Click on source for enlarged view of data charts: https://pubmed.ncbi.nlm.nih.gov/33182377/ 

The plan has directed the regions of Russia to introduce restrictions on the sale of alcoholic beverages. The most striking example has been Vologda region, where restrictions came into force in February of this year: alcohol is sold in the region on weekdays only for two hours a day, from 12:00 to 14:00. The Altai Republic is another example. The authorities of the region intend to completely ban the sale of alcohol on weekends and holidays.  

In September 2021, Mechetin was asked how he sees the market competition between Novabev’s own brands of whisky, gin and rum and the now sanctioned import brands. “We have a set of competitive advantages in relation to the global companies. First, the distribution force. We operate logistics centers that are located throughout Russia. Almost everywhere we carry out direct sale. 85% to 90% of products pass through our own distribution network. Secondly, our products are affordable, as we do most of the operations without intermediaries. Finally, production in Russia is also cheaper.”  

In the current Russian market, coffee is also being affected. According to a commercial beverage industry study reported in July of this year: “Half (50%) of Russians drink coffee several times a day. Another 22% drink at least one cup per day.”  

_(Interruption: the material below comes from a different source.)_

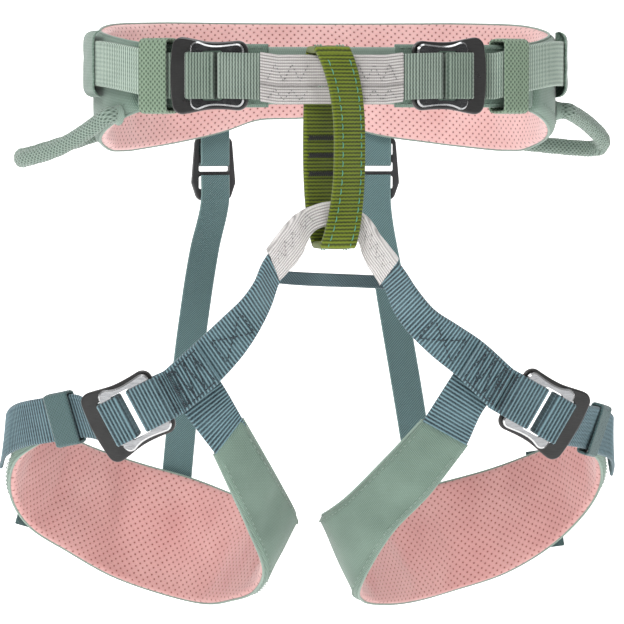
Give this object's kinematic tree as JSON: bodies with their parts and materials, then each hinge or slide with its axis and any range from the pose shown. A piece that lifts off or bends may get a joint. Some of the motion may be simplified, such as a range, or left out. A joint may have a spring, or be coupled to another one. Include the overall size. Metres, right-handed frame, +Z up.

Source: https://www.gazeta.ru/social/news/2025/10/01/26851682.shtml 

“Only 12% of respondents completely refuse coffee. The remaining 6% drink coffee several times a week; 5%,  a couple of times a month; another 5%, only on special occasions.  From simple caffeine stimulation coffee is turning into an important lifestyle. The data of our survey show that buyers have become more conscious of the choice of coffee and pay more attention to the quality…47% of respondents still choose instant coffee, but the share of those who use coffee machines is now reaching 32%. Another 11% brew Turkish coffee. There is also a growing interest in alternative brewing methods, such as steam-pressure coffee makers (5%), drip packets (4%),  and aeropress (1%). In addition, Russians are increasingly paying attention to the country origin of their coffee. One in four prefers the beans from Brazil, one in five from Colombia. Another 8% choose coffee from Ethiopia, 2% from Indonesia, Uganda and Kenya.”  

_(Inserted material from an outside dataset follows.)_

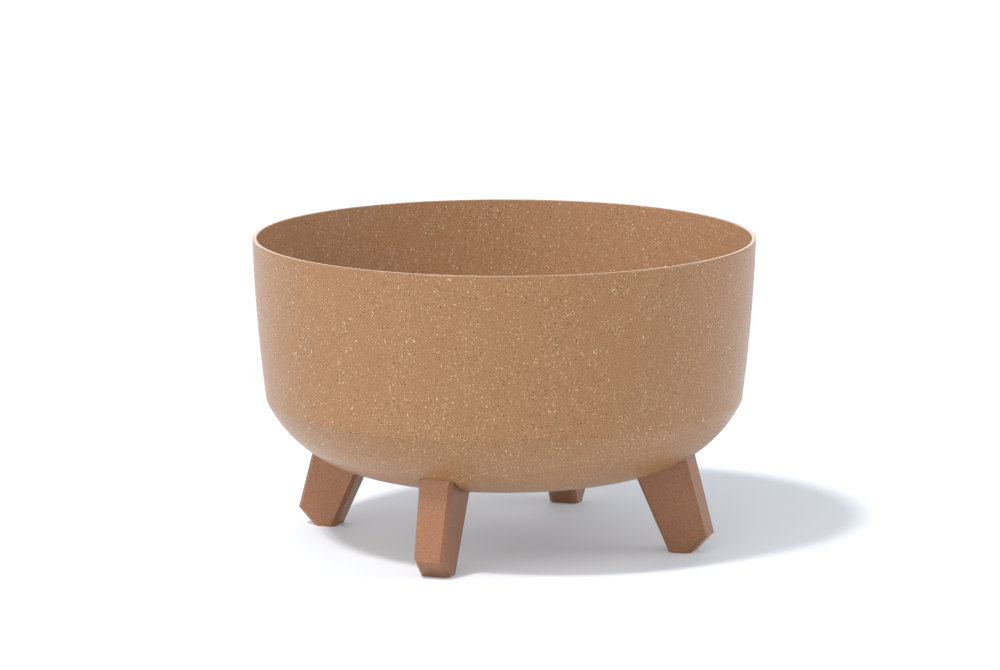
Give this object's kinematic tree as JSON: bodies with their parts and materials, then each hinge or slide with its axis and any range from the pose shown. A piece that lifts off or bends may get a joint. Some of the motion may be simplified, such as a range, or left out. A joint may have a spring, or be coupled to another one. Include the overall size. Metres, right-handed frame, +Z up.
{
  "type": "footed planter bowl",
  "caption": "Low round planter bowl in speckled wood-fibre composite on splayed copper-brown legs, with a lift-out drainage grate and a drain plug.",
  "frame": {"origin": "on the ground under the middle of the bowl", "axes": "+Z up along the bowl's axis, front towards -Y, the legs on the diagonals"},
  "size_m": [0.295, 0.2949, 0.18],
  "materials": {
    "bowl_composite": "satin",
    "leg_composite": "satin",
    "grate_plastic": "matte",
    "plug_plastic": "satin",
    "seal_rubber": "matte",
    "screw_steel": "satin"
  },
  "bodies": {
    "pot": {"bowl": "bowl_composite", "leg_front_right": "leg_composite", "leg_back_right": "leg_composite", "leg_back_left": "leg_composite", "leg_front_left": "leg_composite", "screw_front_right": "screw_steel", "screw_back_right": "screw_steel", "screw_back_left": "screw_steel", "screw_front_left": "screw_steel", "washer_front_right": "seal_rubber", "washer_back_right": "seal_rubber", "washer_back_left": "seal_rubber", "washer_front_left": "seal_rubber"},
    "grate": {"drainage_grate": "grate_plastic"},
    "plug": {"drain_plug": "plug_plastic", "plug_seal": "seal_rubber"}
  },
  "joints": [
    {"name": "grate_lift", "type": "slide", "parent": "pot", "child": "grate", "axis": [0, 0, 1], "range_m": [0, 0.15]},
    {"name": "plug_pull", "type": "slide", "parent": "pot", "child": "plug", "axis": [0, 0, -1], "range_m": [0, 0.028]}
  ]
}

The economic war against Russia has had limited impact on the sourcing of the country’s coffee bean supplies. The traditional sources have been Brazil, Vietnam, Colombia, India, and Ethiopia. Intermediary trade sources for the coffee, such as Italy, Germany and The Netherlands,  have now been bypassed in favour of direct trading with the bean growers. The international price rise for coffee, but not the war, has impacted Russian consumption.  

COFFEE PRICE ON THE INTERNATIONAL MARKET, 2020-25

Source: https://tradingeconomics.com/commodity/coffee 
According to the Rosstat data, the cost of instant coffee in Russia in September of this year exceeded four thousand rubles per kilogram. Both bean and ground coffee rose in price to almost two thousand rubles. At the same time, arabica has increased in price by about 1.5 times over the past year, and robusta by 1.4 times in three months. Among the reasons are the unfavorable crop situation in Brazil, duties from the United States against Brazilian coffee, as well as hoarding of stocks and market cornering of supplies by the Europeans.   

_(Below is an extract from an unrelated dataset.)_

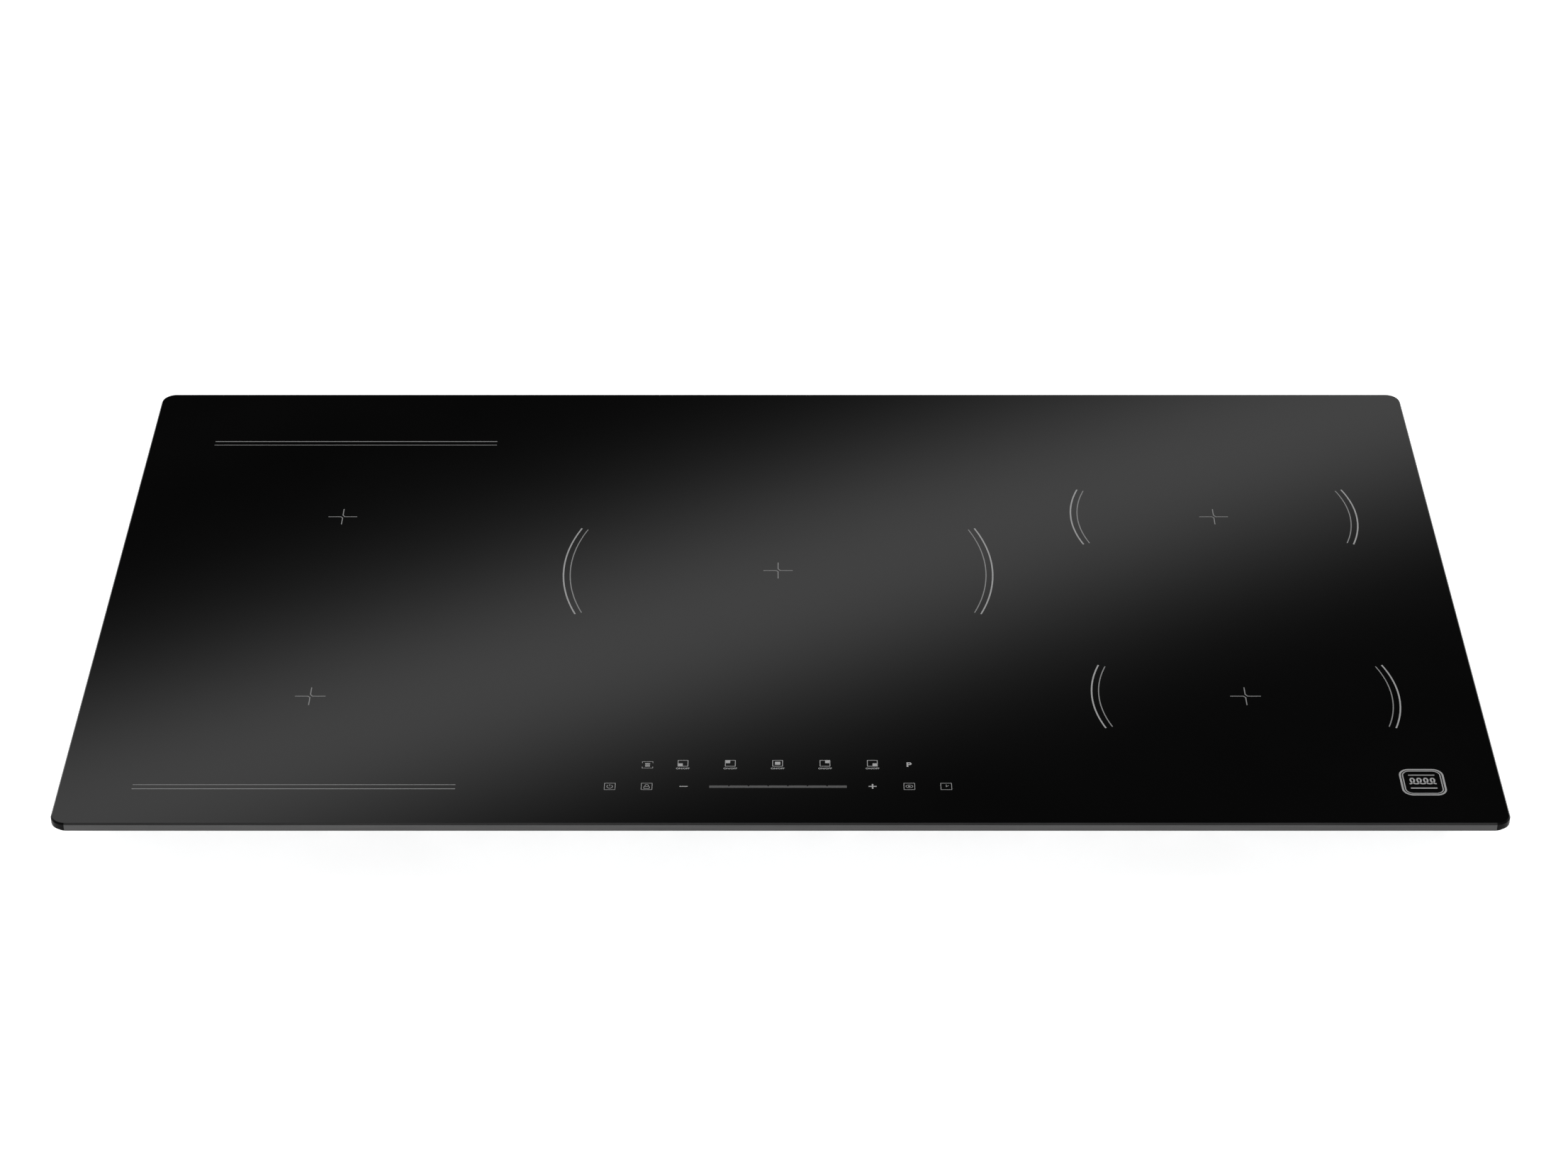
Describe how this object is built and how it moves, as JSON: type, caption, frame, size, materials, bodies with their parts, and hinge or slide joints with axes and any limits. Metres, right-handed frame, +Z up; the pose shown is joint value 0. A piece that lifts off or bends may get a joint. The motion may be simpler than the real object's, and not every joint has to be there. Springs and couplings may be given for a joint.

The high Central Bank key interest rate is adding to the domestic cost of coffee consumption, the latest report claims. “There is a kind of optimization of consumer groups, against the background of which someone switches to more budget brands, and someone reduces the amount of coffee drunk per day. At the same time, in general, the trend for coffee consumption remains high, there have been no cardinal changes in this, the source noted. He recommended against waiting for the [international] price reduction, noting that at least in the next year this will not happen.”  

“What can decrease? First of all, for this purpose coffee prices in world markets should fall sharply. In addition, it is necessary, as far as possible, to maintain a stable exchange rate of the ruble against the dollar, so that this factor is not included in the ruble price. We need to strive to reduce the refinancing rate, because it affects the cost of loans that are used by manufacturers.”